Plasmatic CA IX concentrations were determined in triplicate with a commercially available ELISA DuoSet Human Carbonic Anhydrase IX kit (R&D Systems, Inc., Minneapolis, MN, USA) according to the manufacturer’s instructions. An unpaired t-test with Welch’s correction was performed in GraphPad Prism 9.3.0 to compare the measured mean plasmatic CA IX concentrations of 15 AAA samples and 15 samples from healthy individuals.

4.5. Immunohistochemistry

Paraffin-embedded tissues were sectioned and mounted onto glass slides. The 5 μm-thick slides were deparaffinized and rehydrated. CAIX was detected using the DAKO EnVision™ FLEX System according to the manufacturer’s instructions. Sections were incubated with anti-CAIX antibody M75 (1:25) over night at 4 °C. Negative controls were prepared by omission of the primary antibody. The stained sections were examined using a Leica DM4500B microscope and images were captured with a Leica DFC480 camera.

4.6. In Silico Analysis

Microarray data series from a publicly available GEO repository were reanalyzed to evaluate the expression of carbonic anhydrase IX and other selected genes and their possible correlations in human abdominal aortic aneurysm (AAA) samples. The following series were used: GSE57691 (49 AAA samples), GSE7084 (6 AAA samples), GSE47472 (14 AAA samples), and GSE98278 (48 AAA samples). Expression profiles of selected genes were acquired using the GEO2R analysis tool and possible correlations of selected genes with CA9 were assessed in MS Excel by calculating Pearson correlation coefficients.

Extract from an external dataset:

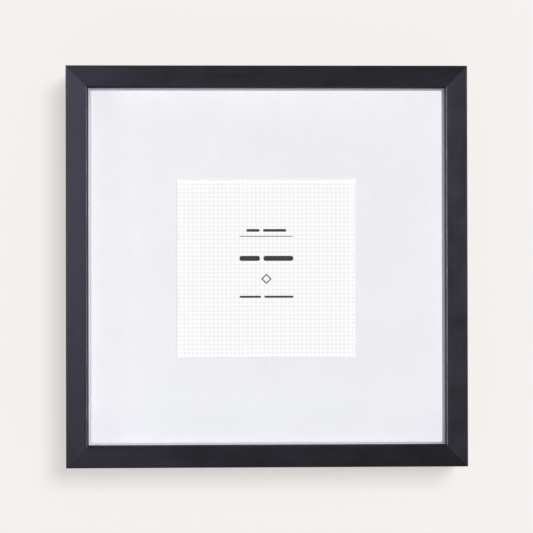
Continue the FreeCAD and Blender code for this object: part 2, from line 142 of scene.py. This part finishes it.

4.7. RNA Isolation and PCR

Total RNA from tissue samples was isolated using TRI Reagent solution (1 mL of TRI Reagent per 100 mg tissue), followed by reverse transcription of 1 μg RNA with the High-Capacity cDNA Reverse Transription kit (Applied Biosystems, Foster City, CA, USA) according to the manufacturer’s instructions. PCR reactions were performed using DreamTaq Green PCR Master Mix (2×) (Thermo Fisher Scientific, Waltham, MA, USA) and the primers listed in Table 5. After an initial denaturation at 95 °C for 3 min, the amplification program was set as follows: denaturation at 95 °C for 30 s, annealing at 60 °C for 30 s, and extension at 72 °C during 30 s for a total of 30–33 cycles, and finally 5 min at 72 °C. The PCR products were then analyzed on a 1% agarose gel.

Table 5

Primer sequences.

Gene	Sequence
CA9	Sense: 5′-TAAGCAGCTCCACACCCTCT-3′
	Antisense: 5′-AATCACTCGCCCATTCAAAG-3′
ACTA2	Sense: 5′-CCGGGACTAAGACGGGAATC-3′
	Antisense: 5′-TTGTCACACACCAAGGCAGT-3′
β-actin	Sense: 5′-CCAACCGCGAGAAGATGACC-3′
	Antisense: 5′-GATCTTCATGAGGTAGTCAGT-3′
SPP1	Sense: 5′-GCAGACCTGACATCCAGTACC-3′
	Antisense: 5′-TGTGGGTTTCAGCACTCTGG-3′
VEGFA	Sense: 5′-CTTGCTGCTCTACCTCCACCAT-3′
	Antisense: 5′-CACACAGGATGGCTTGAAGATG-3′
CTSD	Sense: 5′-GTACCTGAGCCAGGACACTG-3′
	Antisense: 5′-CGAACTTGGCTGCGATGAAG-3′
TIMP1	Sense: 5′-GCGTGGACATTTATCCTCTAGC-3′
	Antisense: 5′-AAGGTGGTCTGGTTGACTTCTG-3′
TIMP2	Sense: 5′-GGTCAGTGAGAAGGAAGTGGAC-3′
	Antisense: 5′-GTACCTGTGGTTCAGGCTCTTC-3′
TIMP3	Sense: 5′-GCTGTGCAACTTCGTGGAGA-3′
	Antisense: 5′-GTAGCAGGACTTGATCTTGCAGT-3′

5. Conclusions

Our results prove the presence of hypoxia-related proteins CA IX and HIF-1α in AAA tissues and elevated s-CA IX concentrations in AAA patient plasma specimens. Although the exact mechanism is not fully elucidated, our results open a new window to understand the development of AAA and to clarify the role of CA IX in diseases associated with decreased oxygen levels in the cellular microenvironment. CA IX and the mechanisms responsible for its increase could become potential targets of future therapeutic interventions in patients with AAA. Further studies focused on hypoxia and CA IX could provide novel insights into the molecular mechanisms of aortic disease with the potential for effective therapeutic strategies.